* _Provided information_:
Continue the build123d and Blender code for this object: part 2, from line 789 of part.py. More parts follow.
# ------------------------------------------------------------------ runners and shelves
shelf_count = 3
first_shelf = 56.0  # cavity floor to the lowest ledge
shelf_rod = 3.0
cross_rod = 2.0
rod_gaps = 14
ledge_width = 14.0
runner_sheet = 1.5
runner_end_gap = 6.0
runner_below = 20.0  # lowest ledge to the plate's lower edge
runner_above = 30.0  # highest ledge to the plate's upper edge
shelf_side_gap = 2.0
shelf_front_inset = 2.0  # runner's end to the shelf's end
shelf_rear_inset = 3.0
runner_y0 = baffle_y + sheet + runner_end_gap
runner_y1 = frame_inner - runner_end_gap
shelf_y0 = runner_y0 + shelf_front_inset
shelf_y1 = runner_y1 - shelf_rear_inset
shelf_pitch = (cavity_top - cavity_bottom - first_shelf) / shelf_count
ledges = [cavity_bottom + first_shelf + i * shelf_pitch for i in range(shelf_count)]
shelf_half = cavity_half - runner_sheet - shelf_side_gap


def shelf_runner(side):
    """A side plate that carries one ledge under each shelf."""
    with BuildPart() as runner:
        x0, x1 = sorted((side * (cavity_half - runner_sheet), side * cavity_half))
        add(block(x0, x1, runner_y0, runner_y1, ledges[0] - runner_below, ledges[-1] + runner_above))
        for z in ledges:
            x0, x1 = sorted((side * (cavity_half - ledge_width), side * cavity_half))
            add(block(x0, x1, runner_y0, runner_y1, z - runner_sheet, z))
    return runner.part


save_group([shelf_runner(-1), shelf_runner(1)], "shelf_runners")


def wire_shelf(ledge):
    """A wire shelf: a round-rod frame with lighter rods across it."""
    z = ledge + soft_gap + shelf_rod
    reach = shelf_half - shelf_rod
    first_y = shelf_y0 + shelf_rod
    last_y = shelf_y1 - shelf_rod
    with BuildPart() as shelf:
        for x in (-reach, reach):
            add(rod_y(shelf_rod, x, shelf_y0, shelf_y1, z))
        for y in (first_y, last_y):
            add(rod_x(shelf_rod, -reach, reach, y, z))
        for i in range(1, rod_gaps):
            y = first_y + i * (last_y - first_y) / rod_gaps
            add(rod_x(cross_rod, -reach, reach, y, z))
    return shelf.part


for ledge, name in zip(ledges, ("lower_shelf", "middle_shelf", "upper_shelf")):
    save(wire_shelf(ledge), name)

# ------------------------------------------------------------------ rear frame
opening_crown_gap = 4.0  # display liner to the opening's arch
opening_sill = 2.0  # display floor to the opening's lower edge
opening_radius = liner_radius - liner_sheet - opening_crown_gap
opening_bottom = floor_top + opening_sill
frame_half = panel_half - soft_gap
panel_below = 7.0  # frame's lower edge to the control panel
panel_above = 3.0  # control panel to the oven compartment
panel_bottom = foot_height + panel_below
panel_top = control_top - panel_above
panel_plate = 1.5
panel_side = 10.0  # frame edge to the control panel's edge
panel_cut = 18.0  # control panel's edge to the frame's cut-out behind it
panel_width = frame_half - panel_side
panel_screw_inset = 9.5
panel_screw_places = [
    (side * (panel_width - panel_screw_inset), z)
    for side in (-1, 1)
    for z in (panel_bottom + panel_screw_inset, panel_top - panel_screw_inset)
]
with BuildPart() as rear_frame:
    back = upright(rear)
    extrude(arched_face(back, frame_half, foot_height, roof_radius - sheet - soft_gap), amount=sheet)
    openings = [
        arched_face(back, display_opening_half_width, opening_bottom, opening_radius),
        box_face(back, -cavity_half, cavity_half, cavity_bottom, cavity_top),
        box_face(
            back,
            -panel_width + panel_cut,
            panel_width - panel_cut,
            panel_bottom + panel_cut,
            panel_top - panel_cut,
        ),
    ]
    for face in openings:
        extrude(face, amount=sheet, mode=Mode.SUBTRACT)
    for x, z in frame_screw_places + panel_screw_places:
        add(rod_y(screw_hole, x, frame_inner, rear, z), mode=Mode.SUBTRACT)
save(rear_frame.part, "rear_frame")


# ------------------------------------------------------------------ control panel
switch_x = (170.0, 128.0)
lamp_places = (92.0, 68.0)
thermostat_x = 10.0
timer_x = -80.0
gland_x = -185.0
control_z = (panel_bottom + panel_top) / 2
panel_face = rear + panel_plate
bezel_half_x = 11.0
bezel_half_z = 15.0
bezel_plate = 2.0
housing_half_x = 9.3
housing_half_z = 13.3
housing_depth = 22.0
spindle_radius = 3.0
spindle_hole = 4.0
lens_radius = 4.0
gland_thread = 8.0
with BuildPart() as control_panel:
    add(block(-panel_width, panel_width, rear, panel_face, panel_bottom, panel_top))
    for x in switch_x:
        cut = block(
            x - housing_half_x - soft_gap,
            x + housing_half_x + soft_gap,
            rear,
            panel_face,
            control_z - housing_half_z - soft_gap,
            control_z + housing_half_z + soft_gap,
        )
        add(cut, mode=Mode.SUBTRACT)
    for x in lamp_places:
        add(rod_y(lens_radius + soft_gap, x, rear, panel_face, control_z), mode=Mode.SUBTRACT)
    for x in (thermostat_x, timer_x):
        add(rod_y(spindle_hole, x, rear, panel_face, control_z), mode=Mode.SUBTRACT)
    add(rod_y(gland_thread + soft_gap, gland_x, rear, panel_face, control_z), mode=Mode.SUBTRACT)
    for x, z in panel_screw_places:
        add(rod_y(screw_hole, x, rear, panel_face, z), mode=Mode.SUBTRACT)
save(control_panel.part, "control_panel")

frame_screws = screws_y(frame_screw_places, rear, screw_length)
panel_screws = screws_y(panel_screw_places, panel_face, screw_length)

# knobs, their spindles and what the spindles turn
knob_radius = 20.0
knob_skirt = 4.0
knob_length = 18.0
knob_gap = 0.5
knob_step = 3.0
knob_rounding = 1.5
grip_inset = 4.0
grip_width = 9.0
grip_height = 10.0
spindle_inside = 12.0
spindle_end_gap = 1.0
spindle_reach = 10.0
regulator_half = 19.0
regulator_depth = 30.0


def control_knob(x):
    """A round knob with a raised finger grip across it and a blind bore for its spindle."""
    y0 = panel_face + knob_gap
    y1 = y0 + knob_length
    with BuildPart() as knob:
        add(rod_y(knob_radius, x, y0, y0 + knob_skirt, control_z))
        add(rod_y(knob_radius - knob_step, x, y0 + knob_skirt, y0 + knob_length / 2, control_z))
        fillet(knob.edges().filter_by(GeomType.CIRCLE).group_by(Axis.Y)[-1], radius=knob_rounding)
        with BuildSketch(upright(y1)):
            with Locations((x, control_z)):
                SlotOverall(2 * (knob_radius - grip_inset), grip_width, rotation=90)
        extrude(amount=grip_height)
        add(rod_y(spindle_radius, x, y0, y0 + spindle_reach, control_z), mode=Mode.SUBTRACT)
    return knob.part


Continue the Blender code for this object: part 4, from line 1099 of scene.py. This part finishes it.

* _To be done_:
Repeat each record in full; every line must match exactly.

* _Solution to the problem_:
Continue the build123d and Blender code for this object: part 2, from line 789 of part.py. More parts follow.
# ------------------------------------------------------------------ runners and shelves
shelf_count = 3
first_shelf = 56.0  # cavity floor to the lowest ledge
shelf_rod = 3.0
cross_rod = 2.0
rod_gaps = 14
ledge_width = 14.0
runner_sheet = 1.5
runner_end_gap = 6.0
runner_below = 20.0  # lowest ledge to the plate's lower edge
runner_above = 30.0  # highest ledge to the plate's upper edge
shelf_side_gap = 2.0
shelf_front_inset = 2.0  # runner's end to the shelf's end
shelf_rear_inset = 3.0
runner_y0 = baffle_y + sheet + runner_end_gap
runner_y1 = frame_inner - runner_end_gap
shelf_y0 = runner_y0 + shelf_front_inset
shelf_y1 = runner_y1 - shelf_rear_inset
shelf_pitch = (cavity_top - cavity_bottom - first_shelf) / shelf_count
ledges = [cavity_bottom + first_shelf + i * shelf_pitch for i in range(shelf_count)]
shelf_half = cavity_half - runner_sheet - shelf_side_gap


def shelf_runner(side):
    """A side plate that carries one ledge under each shelf."""
    with BuildPart() as runner:
        x0, x1 = sorted((side * (cavity_half - runner_sheet), side * cavity_half))
        add(block(x0, x1, runner_y0, runner_y1, ledges[0] - runner_below, ledges[-1] + runner_above))
        for z in ledges:
            x0, x1 = sorted((side * (cavity_half - ledge_width), side * cavity_half))
            add(block(x0, x1, runner_y0, runner_y1, z - runner_sheet, z))
    return runner.part


save_group([shelf_runner(-1), shelf_runner(1)], "shelf_runners")


def wire_shelf(ledge):
    """A wire shelf: a round-rod frame with lighter rods across it."""
    z = ledge + soft_gap + shelf_rod
    reach = shelf_half - shelf_rod
    first_y = shelf_y0 + shelf_rod
    last_y = shelf_y1 - shelf_rod
    with BuildPart() as shelf:
        for x in (-reach, reach):
            add(rod_y(shelf_rod, x, shelf_y0, shelf_y1, z))
        for y in (first_y, last_y):
            add(rod_x(shelf_rod, -reach, reach, y, z))
        for i in range(1, rod_gaps):
            y = first_y + i * (last_y - first_y) / rod_gaps
            add(rod_x(cross_rod, -reach, reach, y, z))
    return shelf.part


for ledge, name in zip(ledges, ("lower_shelf", "middle_shelf", "upper_shelf")):
    save(wire_shelf(ledge), name)

# ------------------------------------------------------------------ rear frame
opening_crown_gap = 4.0  # display liner to the opening's arch
opening_sill = 2.0  # display floor to the opening's lower edge
opening_radius = liner_radius - liner_sheet - opening_crown_gap
opening_bottom = floor_top + opening_sill
frame_half = panel_half - soft_gap
panel_below = 7.0  # frame's lower edge to the control panel
panel_above = 3.0  # control panel to the oven compartment
panel_bottom = foot_height + panel_below
panel_top = control_top - panel_above
panel_plate = 1.5
panel_side = 10.0  # frame edge to the control panel's edge
panel_cut = 18.0  # control panel's edge to the frame's cut-out behind it
panel_width = frame_half - panel_side
panel_screw_inset = 9.5
panel_screw_places = [
    (side * (panel_width - panel_screw_inset), z)
    for side in (-1, 1)
    for z in (panel_bottom + panel_screw_inset, panel_top - panel_screw_inset)
]
with BuildPart() as rear_frame:
    back = upright(rear)
    extrude(arched_face(back, frame_half, foot_height, roof_radius - sheet - soft_gap), amount=sheet)
    openings = [
        arched_face(back, display_opening_half_width, opening_bottom, opening_radius),
        box_face(back, -cavity_half, cavity_half, cavity_bottom, cavity_top),
        box_face(
            back,
            -panel_width + panel_cut,
            panel_width - panel_cut,
            panel_bottom + panel_cut,
            panel_top - panel_cut,
        ),
    ]
    for face in openings:
        extrude(face, amount=sheet, mode=Mode.SUBTRACT)
    for x, z in frame_screw_places + panel_screw_places:
        add(rod_y(screw_hole, x, frame_inner, rear, z), mode=Mode.SUBTRACT)
save(rear_frame.part, "rear_frame")


# ------------------------------------------------------------------ control panel
switch_x = (170.0, 128.0)
lamp_places = (92.0, 68.0)
thermostat_x = 10.0
timer_x = -80.0
gland_x = -185.0
control_z = (panel_bottom + panel_top) / 2
panel_face = rear + panel_plate
bezel_half_x = 11.0
bezel_half_z = 15.0
bezel_plate = 2.0
housing_half_x = 9.3
housing_half_z = 13.3
housing_depth = 22.0
spindle_radius = 3.0
spindle_hole = 4.0
lens_radius = 4.0
gland_thread = 8.0
with BuildPart() as control_panel:
    add(block(-panel_width, panel_width, rear, panel_face, panel_bottom, panel_top))
    for x in switch_x:
        cut = block(
            x - housing_half_x - soft_gap,
            x + housing_half_x + soft_gap,
            rear,
            panel_face,
            control_z - housing_half_z - soft_gap,
            control_z + housing_half_z + soft_gap,
        )
        add(cut, mode=Mode.SUBTRACT)
    for x in lamp_places:
        add(rod_y(lens_radius + soft_gap, x, rear, panel_face, control_z), mode=Mode.SUBTRACT)
    for x in (thermostat_x, timer_x):
        add(rod_y(spindle_hole, x, rear, panel_face, control_z), mode=Mode.SUBTRACT)
    add(rod_y(gland_thread + soft_gap, gland_x, rear, panel_face, control_z), mode=Mode.SUBTRACT)
    for x, z in panel_screw_places:
        add(rod_y(screw_hole, x, rear, panel_face, z), mode=Mode.SUBTRACT)
save(control_panel.part, "control_panel")

frame_screws = screws_y(frame_screw_places, rear, screw_length)
panel_screws = screws_y(panel_screw_places, panel_face, screw_length)

# knobs, their spindles and what the spindles turn
knob_radius = 20.0
knob_skirt = 4.0
knob_length = 18.0
knob_gap = 0.5
knob_step = 3.0
knob_rounding = 1.5
grip_inset = 4.0
grip_width = 9.0
grip_height = 10.0
spindle_inside = 12.0
spindle_end_gap = 1.0
spindle_reach = 10.0
regulator_half = 19.0
regulator_depth = 30.0


def control_knob(x):
    """A round knob with a raised finger grip across it and a blind bore for its spindle."""
    y0 = panel_face + knob_gap
    y1 = y0 + knob_length
    with BuildPart() as knob:
        add(rod_y(knob_radius, x, y0, y0 + knob_skirt, control_z))
        add(rod_y(knob_radius - knob_step, x, y0 + knob_skirt, y0 + knob_length / 2, control_z))
        fillet(knob.edges().filter_by(GeomType.CIRCLE).group_by(Axis.Y)[-1], radius=knob_rounding)
        with BuildSketch(upright(y1)):
            with Locations((x, control_z)):
                SlotOverall(2 * (knob_radius - grip_inset), grip_width, rotation=90)
        extrude(amount=grip_height)
        add(rod_y(spindle_radius, x, y0, y0 + spindle_reach, control_z), mode=Mode.SUBTRACT)
    return knob.part


Continue the Blender code for this object: part 4, from line 1099 of scene.py. This part finishes it.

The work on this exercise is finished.